The virtual networking components would not be virtualized if it weren't for the hypervisor.
The hypervisor sits between the hardware or operating system and the VM to allow for resource sharing, time sharing of VMs to the physical hardware, and virtualization of the guest operating systems (VMs).
The hardware that the hypervisor is installed on is called the host, and the virtual machines are called guests.
There are three different types of hypervisors.
A type 1 hypervisor:
It is software that runs directly on the hardware
Its only purpose is to share the hardware among VMs running as the guest operating system. (a partitioning of hardware)

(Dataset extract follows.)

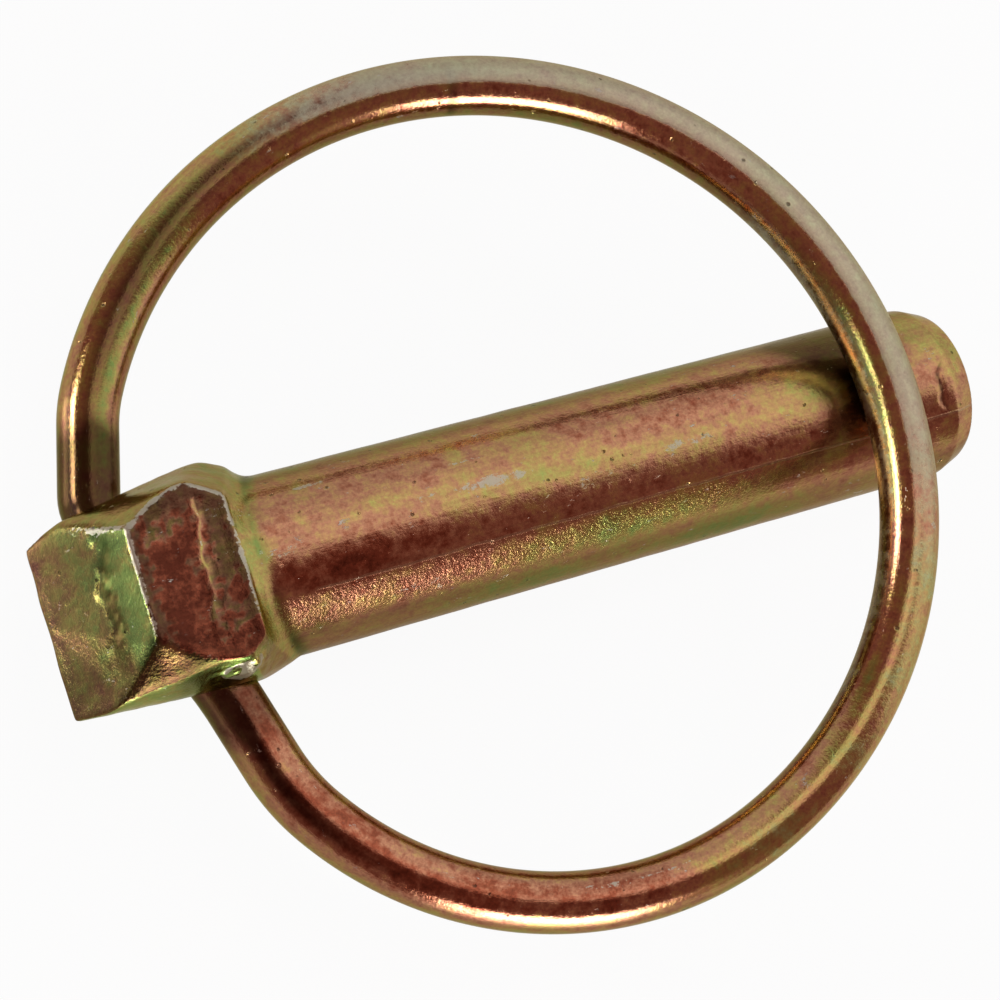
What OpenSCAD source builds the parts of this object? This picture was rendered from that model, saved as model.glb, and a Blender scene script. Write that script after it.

Examples: Xen/Citrix XenServer, VMware ESXi, and Hyper-V. Although Hyper-V fits into the third category of hypervisors, it is still considered a Type 1 hypervisor.
A type 2 hypervisor: a software that runs on the host operating system.
It runs as a process in the host operating system.
Type 2 hypervisors do talk directly to the CPU via Intel VT or AMD-V extensions, depending on which vendor you are using.
Memory utilization is similar to CPU utilization, but the host operating system parlays the requests via Direct Memory Access (DMA) calls.
All other hardware is proxied through the host operating system.
Examples: VMware Workstation, VirtualBox, Parallels for maxOS, and the open-source QEMU.
Hybrid hypervisors
They function outside of the norm of cloud computing hypervisor models.
They require a host operating system but function as a Type 1 hypervisor.
Example: Hyper-V requires the Microsoft operating system to be installed, but the host operating system is a guest called the parent partition. It is treated the same as guest or child partitions, but it is required for management of the hypervisor.
Examples of hybrid hypervisors:
Linus Kernel-based Virtual Machine (KVM), FreeBSD bhyve (pronounced beehive), and Microsoft Hyper-V.